I don’t know how you’re meant to be this small in a universe this big, this insignificant in a galaxy where every decision matters, where every life is precious. I don’t know how to feel so huge and loud inside, and so small and quiet before the dark.

How can any of us grapple with our places in the universe? How can anything matter when nothing matters? We are witness to our own lives. We are witness to the world. And there’s something beautiful in that. The Jade Plant Project. We can’t change everything and undo the horrors. We can witness. We can feel. We can remember, until it is washed away.

“…You should learn Adjumiri. They have five different ways of asking for help, and at least three ways of saving ‘mercy’. Mercy for one whose suffering should cease. Mercy for a foe; mercy that is a gift given without ever needing to be asked for.” Another way too, a fourth definition on the tip of my tongue.
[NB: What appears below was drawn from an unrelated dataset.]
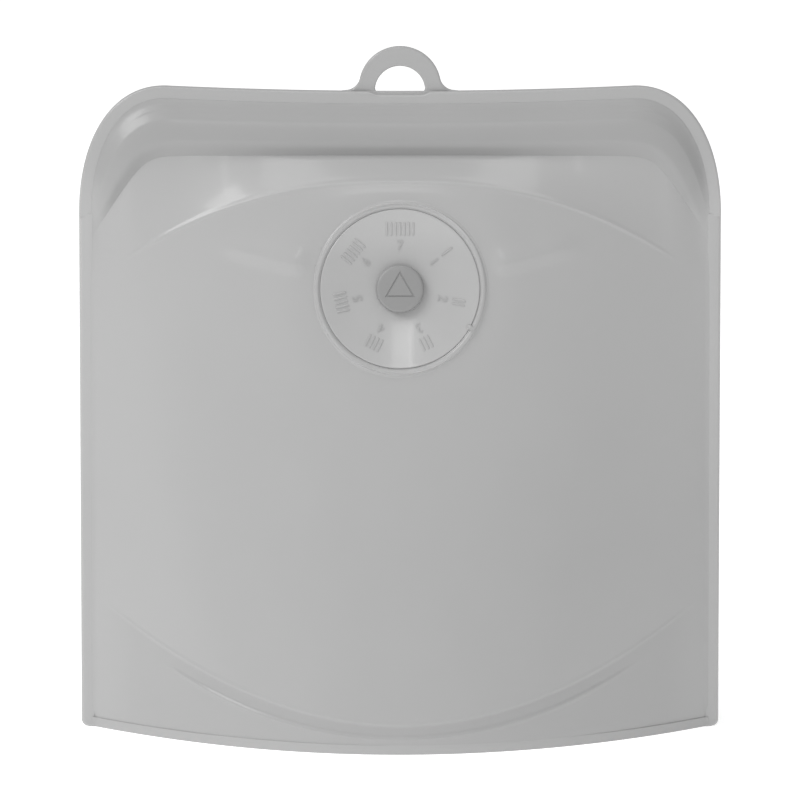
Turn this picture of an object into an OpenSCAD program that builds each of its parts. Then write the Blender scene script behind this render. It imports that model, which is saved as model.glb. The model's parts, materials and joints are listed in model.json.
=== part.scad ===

Trying to remember the sounds of it, shape it into some kind of meaning that would translate into Mdo-sa. Mercy for yourself, when you have lived too long in shame.

And we should never miss a chance to have mercy for ourselves.

Slow Gods is a book about the power of community, of civilization. The beauty we can find in simply being with others, even if we are not loved, even if we are, even if we are best friends, even if we are simply neutral. Slow Gods gives me hope. Slow Gods makes me grateful.

Slow Gods inspires me to consider why I love reading so much. Why I woke up early before work and stayed up late to devour this. I sometimes feel insatiable. Insatiable for emotion? for narrative? for puzzles? catharsis? Maybe. But I read this and I think I’m insatiable for the way I feel changed by reading. How an author can cut into me and shed light upon the parts of myself that I have trouble seeing. How books can alter your heart and reinforce a thought you had in passing 5 years ago. No life is special, but we are a part of a beautiful lineage of humanity. When I stand on the Presidio, I’m standing where my grandmother lived as a baby, where people have lived for hundred of years, where they will live for hundreds more. And if California falls into the oceans there will be seals and crabs and algae swimming over this land. Still a universe overflowing with science and life and mystery. A universe that inspires curiosity.